In 5:10–16, we see a marvelous portrait of the Shulamite woman’s husband through her eyes of love. She saw him as handsome (v. 10) and bronzed (v. 11), with soft, tender, misty eyes (v. 12). There was color in his cheeks (v. 13), his lips were fragrant (v. 13), his hands were bronzed (v. 14), and his stomach and legs were muscular and strong (vv. 14–15). She saw him as a strong, handsome, rugged character. In verse 16, when he opens his mouth, he isn’t crass or rude. Then at the end of verse 16 she says, “This is my beloved, and this is my friend.” She didn’t see him as a dictator; she saw him as a beloved friend. The mutuality and the spirit of love fits beautifully with authority and submission when love bathes the relationship.

3.   The problem

Now you may say, “If my husband or wife was like that, we’d never have a problem.” But in chapter 5, we find that this couple did have a problem—the wife would not submit to her husband. In verse 1 the husband comes home late at night, after his wife is already in bed. He was full of love for her, and he knocked on the door, asking that she let him in (v. 2). Her response to him, however, was basically, “Don’t bother me now; I’m asleep. I’m not interested” (v. 3). But when she heard his hand on the door, love welled up in her heart, and she felt sorry for her lack of submissiveness (v. 4). So, she got up, put her robe on, and opened the door (v. 5). Unfortunately, it was too late—he had already gone (v. 6).

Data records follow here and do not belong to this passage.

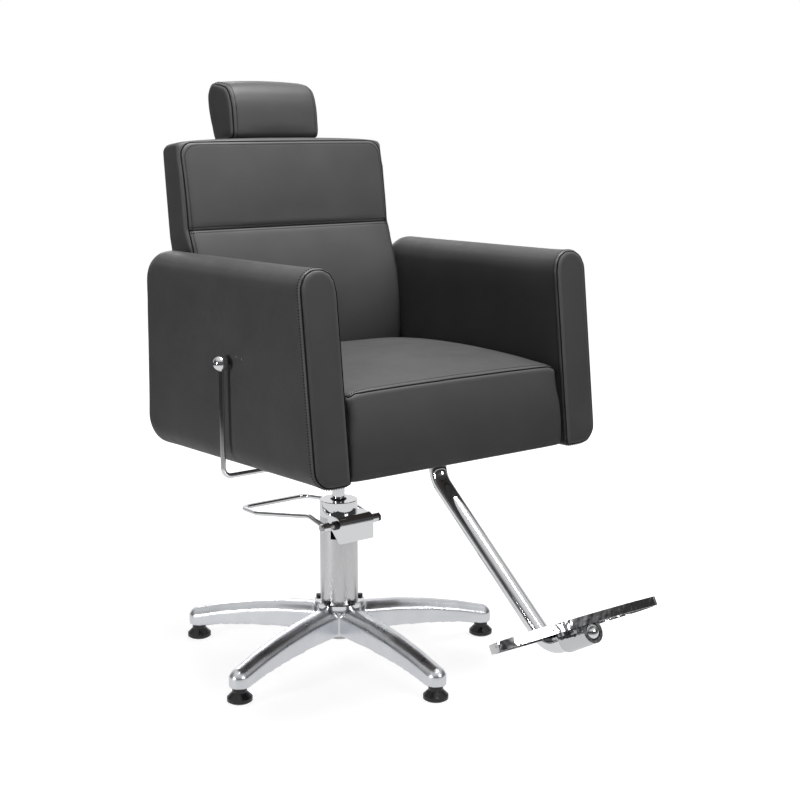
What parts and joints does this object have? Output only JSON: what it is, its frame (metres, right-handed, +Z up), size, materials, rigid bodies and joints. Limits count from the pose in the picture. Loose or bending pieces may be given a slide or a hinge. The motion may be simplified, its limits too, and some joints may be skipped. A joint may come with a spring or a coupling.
{
  "type": "threading chair",
  "caption": "Reclining upholstered salon chair with box arms, sliding headrest, footrest and side lever on a foot pumped column with a star base.",
  "frame": {"origin": "on the floor under the axis of the pump column", "axes": "+Z up, -Y towards the front where the sitter faces, -X towards the sitter's right arm, which carries the recline lever"},
  "size_m": [0.672, 1.0283, 1.1379],
  "materials": {
    "aluminium_cast": "polished",
    "glide_black": "glossy",
    "zinc_steel": "zinc plated",
    "satin_steel": "satin",
    "chrome": "bright",
    "black_oxide": "satin black",
    "bronze": "machined",
    "seal_rubber": "matte",
    "plywood": "bare",
    "upholstery": "matte"
  },
  "bodies": {
    "base": {"star_base": "aluminium_cast", "glides": "glide_black", "glide_studs": "zinc_steel", "pump_column": "satin_steel", "column_flange": "chrome", "flange_bolts": "black_oxide", "pump_head": "chrome", "rod_bush": "bronze", "wiper_seal": "seal_rubber", "pump_cylinder": "zinc_steel", "pedal_bracket": "chrome", "plunger_barrel": "zinc_steel"},
    "pedal": {"pedal_bail": "chrome", "pedal_shaft": "zinc_steel", "shaft_fittings": "black_oxide", "pump_cam": "zinc_steel"},
    "plunger": {"pump_plunger": "zinc_steel"},
    "lift": {"piston_rod": "chrome", "piston": "zinc_steel", "piston_seal": "seal_rubber"},
    "seat": {"swivel_socket": "black_oxide", "mounting_plate": "black_oxide", "plate_bolts": "zinc_steel", "seat_base_board": "plywood", "seat_rails": "plywood", "seat_top_board": "plywood", "seat_cushion": "upholstery", "right_arm_rest": "upholstery", "left_arm_rest": "upholstery", "arm_boards": "plywood", "arm_bolts": "zinc_steel", "hinge_brackets": "black_oxide", "hinge_pins": "zinc_steel", "hinge_washers": "zinc_steel", "gas_spring_cylinder": "black_oxide", "spring_mount": "black_oxide", "lever_hangers": "black_oxide", "footrest_tube": "chrome", "footrest_flange": "black_oxide", "footrest_bolts": "zinc_steel", "footrest_tread": "chrome", "tread_screws": "zinc_steel", "footrest_cap": "chrome"},
    "backrest": {"hinge_plates": "black_oxide", "hinge_tube": "black_oxide", "back_frame": "black_oxide", "back_cushion": "upholstery", "back_rear_panel": "upholstery", "headrest_guide": "black_oxide", "spring_lugs": "black_oxide", "lug_pin": "zinc_steel"},
    "gas_rod": {"gas_spring_rod": "chrome", "spring_end_eye": "zinc_steel"},
    "headrest": {"headrest_pad": "upholstery", "headrest_board": "plywood", "headrest_post": "chrome"},
    "recline_lever": {"lever_rod": "chrome", "lever_knob": "chrome", "release_finger": "zinc_steel"},
    "release": {"release_pin": "zinc_steel"}
  },
  "joints": [
    {"name": "lift_slide", "type": "slide", "parent": "base", "child": "lift", "axis": [0, 0, 1], "range_m": [-0.1, 0.05]},
    {"name": "seat_swivel", "type": "hinge", "parent": "lift", "child": "seat", "pos_m": [0, 0, 0.45], "axis": [0, 0, 1], "continuous": true},
    {"name": "back_recline", "type": "hinge", "parent": "seat", "child": "backrest", "pos_m": [0, 0.15, 0.55], "axis": [-1, 0, 0], "range_deg": [0, 45]},
    {"name": "gas_rod_slide", "type": "slide", "parent": "seat", "child": "gas_rod", "axis": [0, -1, 0], "range_m": [0, 0.0422]},
    {"name": "headrest_slide", "type": "slide", "parent": "backrest", "child": "headrest", "axis": [0, 0.108, 0.9942], "range_m": [0, 0.09]},
    {"name": "lever_turn", "type": "hinge", "parent": "seat", "child": "recline_lever", "pos_m": [0, -0.13, 0.443], "axis": [-1, 0, 0], "range_deg": [0, 8], "stiffness_Nm_per_rad": 3, "springref_deg": -14.32},
    {"name": "release_slide", "type": "slide", "parent": "seat", "child": "release", "axis": [0, 1, 0], "range_m": [0, 0.0082]},
    {"name": "pedal_press", "type": "hinge", "parent": "base", "child": "pedal", "pos_m": [0, -0.047, 0.283], "axis": [-1, 0, 0], "range_deg": [0, 20], "stiffness_Nm_per_rad": 4, "springref_deg": -34.38},
    {"name": "plunger_slide", "type": "slide", "parent": "base", "child": "plunger", "axis": [0, 0, -1], "range_m": [0, 0.0064]}
  ],
  "couplings": [
    {"joint": "gas_rod_slide", "follows": "back_recline", "m_per_rad": 0.0536},
    {"joint": "release_slide", "follows": "lever_turn", "m_per_rad": 0.0575},
    {"joint": "plunger_slide", "follows": "pedal_press", "m_per_rad": 0.018}
  ]
}
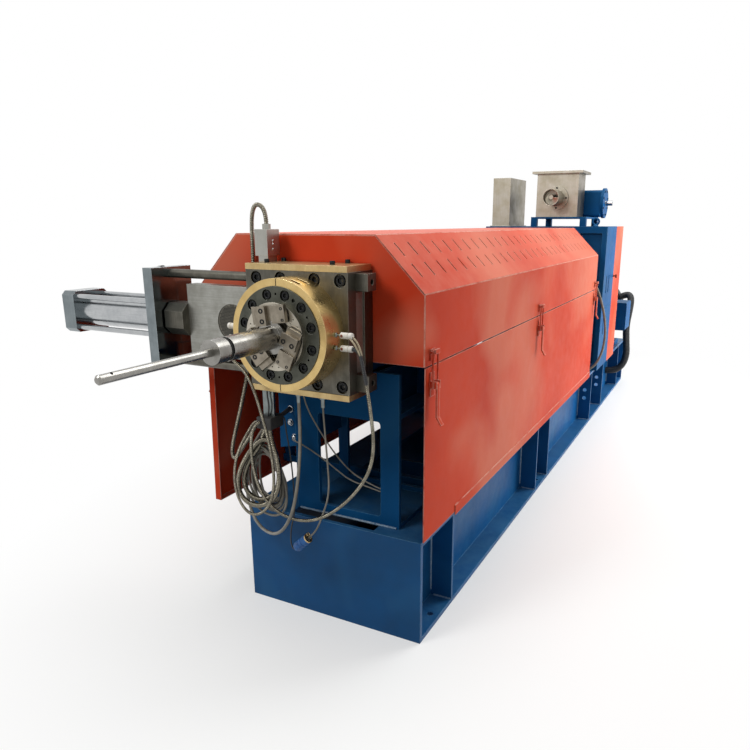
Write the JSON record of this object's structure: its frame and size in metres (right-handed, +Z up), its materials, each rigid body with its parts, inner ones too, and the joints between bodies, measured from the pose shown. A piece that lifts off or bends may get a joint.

Note that he was submissive to her, in that he didn’t force himself on her. She panicked and ran all over the city trying to find him (vv. 6–9; 6:1). Finally, she decided he was in the garden (v. 2) and found him there (v. 4). When she found him, he didn’t say, “Where have you been? Why didn’t you let me in?” Instead, he said some of the same things he had said to her on their wedding night (vv. 5–7; cf. 4:1–3). In confirming his love for her, he told her that even though she had rejected him, he still loved her as much as he did the night he married her. The problem was solved, and they had a wonderful time renewing their relationship (chap. 7).

 

The above is an excerpt taken from:  MacArthur, J. F., Jr. (1981). The Fulfilled Family.

Reflection:  Isn’t #2 a description of the dream we carry about self in our youth?  It is only in front of the mirror that there is a slap of reality.  Yet, the mental image can be one that comes to volition in the New World.